What are the events that will prevent the IRS from taking collection actions?

  • Filing bankruptcy is a big one. The entire time that the bankruptcy estate is open plus the following 6 months is added to the Statute of Limitations date.
  • Requesting a payment plan is another. The number of days that the IRS is considering whether to accept or reject is added to the 10-year date. If they decide to reject, an additional 30 days is added.
  • Similarly, the days that an Offer-in-Compromise is under consideration places a hold Statute of Limitations from running.

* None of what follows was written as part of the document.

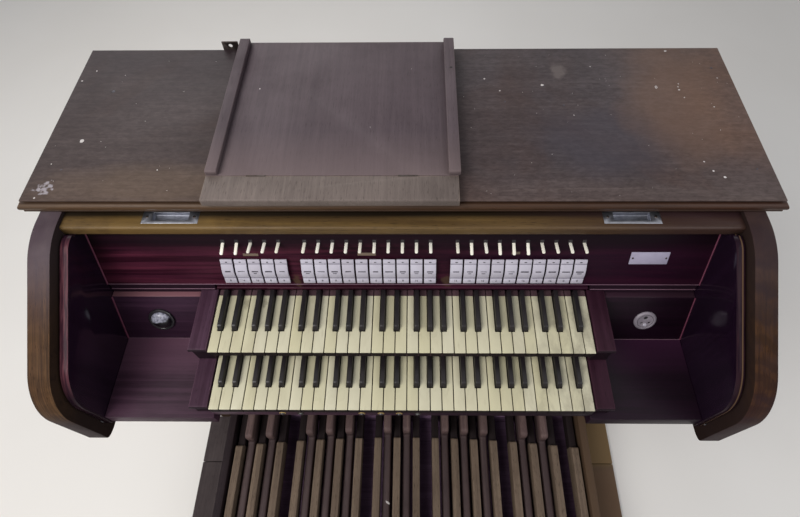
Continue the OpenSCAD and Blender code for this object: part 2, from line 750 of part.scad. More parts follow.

Now we come to the problem.

The IRS is very poor in updating its database when an Offer-in-Compromise or Payment Plan request is either accepted or rejected. Instead of seeing statute of limitations dates calculated as maybe a 9-month extension, you find them to be years long. Whether this is by design or just typical bureaucracy inefficiency is hard to say with certainty. My guess is that they are aware that maybe half the dates are wrong, but this error works to their benefit and as result is not a high priority to fix.

Bottom line, if your strategy is to wait out the Statute of Limitations, you had better plan on doing some work to prove what that date should be.